Receiving this prize, and being the first Black woman to do so, is both wonderful and precarious. But when I finally held the book, every detail was as I envisioned—the cover, the ordering, the introduction by Nicole. That satisfaction was unlike anything I’d felt in my artistic life.
DP: For young poets—especially young girls—picking up Bloodmercy and finding their voice, what advice would you give them?
ISJ: Tell the truth about your life. It may set the world on fire, but that’s the work. Don’t let the projections of others—about your sexuality, your body, your art—dictate who you are. You don’t have to tolerate what insults your soul. People may not understand your vision, or you, until it’s complete.
When I was writing this book, I was advised to change the title, or not to write about Cain and Abel. But I knew they were the first siblings—the beginning of language for betrayal, loyalty, and love. Bloodmercy became the language I needed, and I hope it becomes language for others, too.

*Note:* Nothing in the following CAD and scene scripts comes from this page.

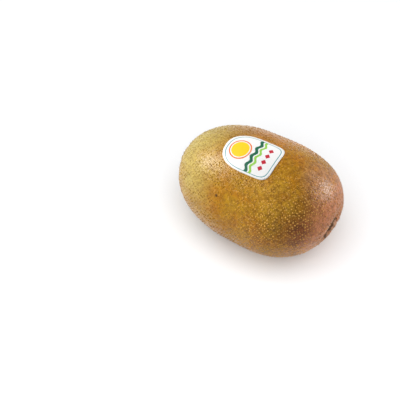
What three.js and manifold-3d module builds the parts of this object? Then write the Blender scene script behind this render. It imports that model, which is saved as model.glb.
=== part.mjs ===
// A whole golden kiwi fruit lying on its side, as picked and packed.
//
// The fruit is one solid: a blunt barrel, fuller and squarer at its stem end, a little wider than it is
// high, that settles on a small flat spot. Dry things grow at its two ends: the calyx, which is what is
// left of five sepals round a corky stalk scar, and the tuft of shrivelled styles at the blossom end. A
// thin label lies on top.
//
// Millimetres, +Z up. +X runs along the fruit towards its stem end. The origin is the middle of the flat
// spot that the fruit rests on, straight below its centre of weight.

import * as THREE from "three";
import { mergeVertices } from "three/addons/utils/BufferGeometryUtils.js";
import Module from "manifold-3d";

// ---- Driving dimensions ----

const FRUIT_LENGTH = 73; // pole to pole, before the dent at the stem
const FRUIT_WIDTH = 50;
const FRUIT_HEIGHT = 48.4;
const STEM_FULLNESS = 2.9; // 2 is an ellipse, and more is blunter
const TIP_FULLNESS = 2.5;
const TAPER = 0.035; // how much wider the stem half is
const LOBE = 0.008; // three soft lobes round the girth, as a share of the radius
const LOBE_TWIST = 0.5; // radians that the lobes turn from the middle to an end
const STEM_LEAN = 0.085; // slope of the stem end's face, which leans up and back
const STEM_LEAN_SIDE = 0.74;
const STEM_LEAN_UP = 0.67;
const STEM_LEAN_START = 0.2; // share of the half length where the lean begins
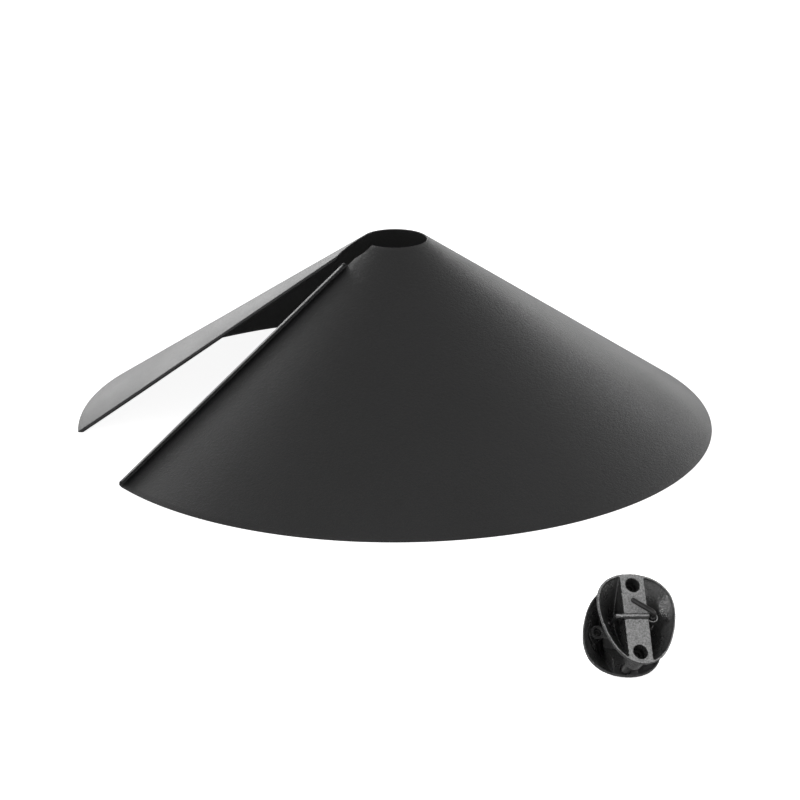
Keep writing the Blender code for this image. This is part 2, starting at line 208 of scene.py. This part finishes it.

At the end of the day, I answer to God, my momma, and whoever cuts me a check. Everyone else? I keep writing.
Darius Phelps is a poet, educator, and scholar whose work explores grief, identity, and liberation through poetic inquiry. He is a Poetry Co-Editor at Matter, Associate Editor at Tupelo Quarterly, and the author of the forthcoming My God’s Been Silent.
I.S. Jones is the author of Bloodmercy, chosen by Nicole Sealey as the winner of the 2025 APR / Honickman First Book Prize and the chapbook Spells of My Name, selected by Newfound in 2021 for their Emerging Writers Series. Currently, she is a Senior Editor for Poetry Northwest, where she runs her column, The Legacy Suite, a three-part interview documenting the journey of writers publishing their debut poetry collections. Her works have appeared in Granta, LA Review of Books, Guernica, Prairie Schooner, The Rumpus, and elsewhere. While she has lived in many places across the U.S., she gratefully calls Chicago home.